Halle Berry's blubbing Oscar win shouldn't obscure the fact that this is a brave, harrowing film, echoing the intimacy of '70s cinema's heyday. Billy Bob Thornton is uncannily intense as a Death Row prison guard who cracks up when his son Heath Ledger can't handle his job. An odd coupling with convict's wife Berry may or may not redeem him. Inspirational.

Roberto Succo

French study of a true-life serial killer who habitually robbed, kidnapped and killed in the south of France during the 1980s. Stefano Cassetti brilliantly captures the unhinged Succo, and there's a steely intelligence throughout, but Cédric Kahn's overly detached approach drains Succo's demonic acts of real terror or impact.
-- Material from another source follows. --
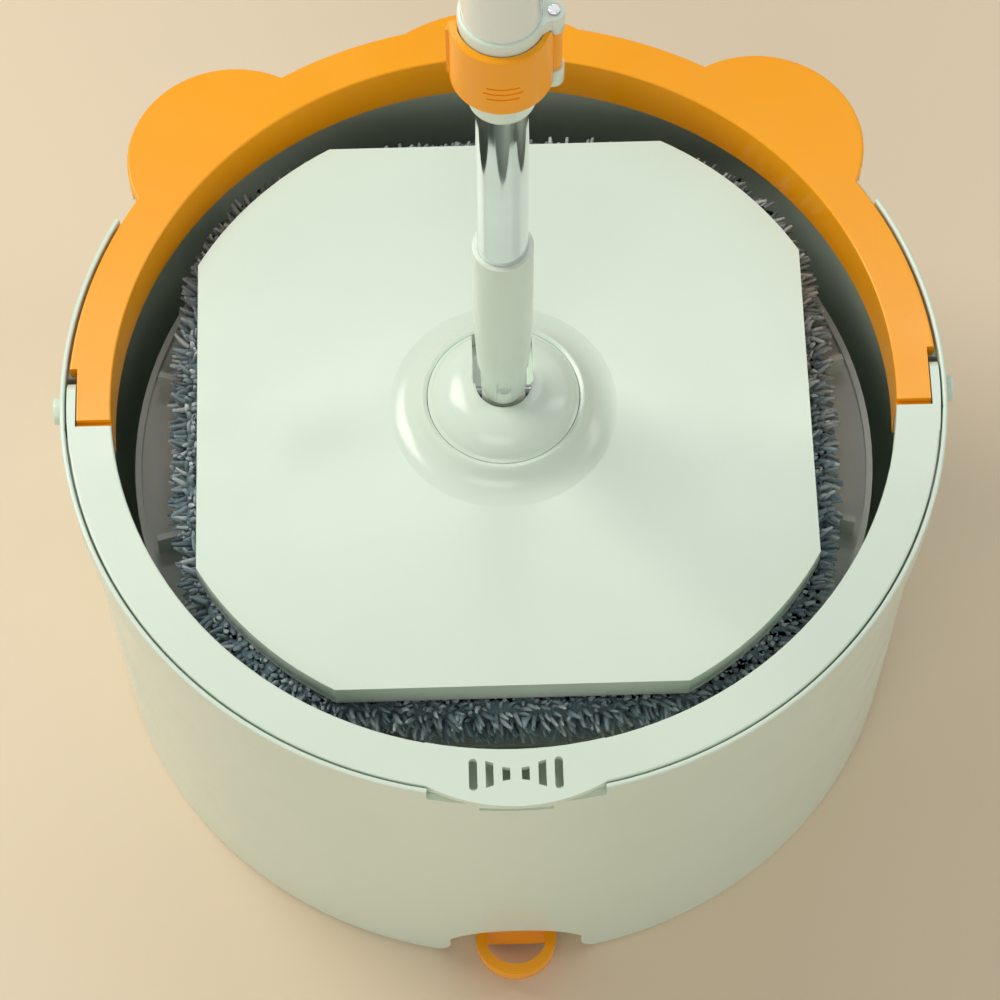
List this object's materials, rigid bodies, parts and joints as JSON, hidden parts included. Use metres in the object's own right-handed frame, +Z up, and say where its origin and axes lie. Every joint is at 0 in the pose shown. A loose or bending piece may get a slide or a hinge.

That aside, definitely worth investigating.

The Virgin Spring

More convincingly medieval than his breakthrough film The Seventh Seal, The Virgin Spring is a dark ballad of revenge balanced between Christianity and paganism. Max von Sydow's daughter is raped and murdered; he kills the culprits. On the surface a simple tale, but laden with intricate themes of guilt.

Hardball

Keanu Reeves stars in this dismally formulaic affair as an inveterate gambler given one last shot at personal redemption when he's asked to coach a baseball team made up of apathetic no-hoper inner-city hard nuts. Based on a true story.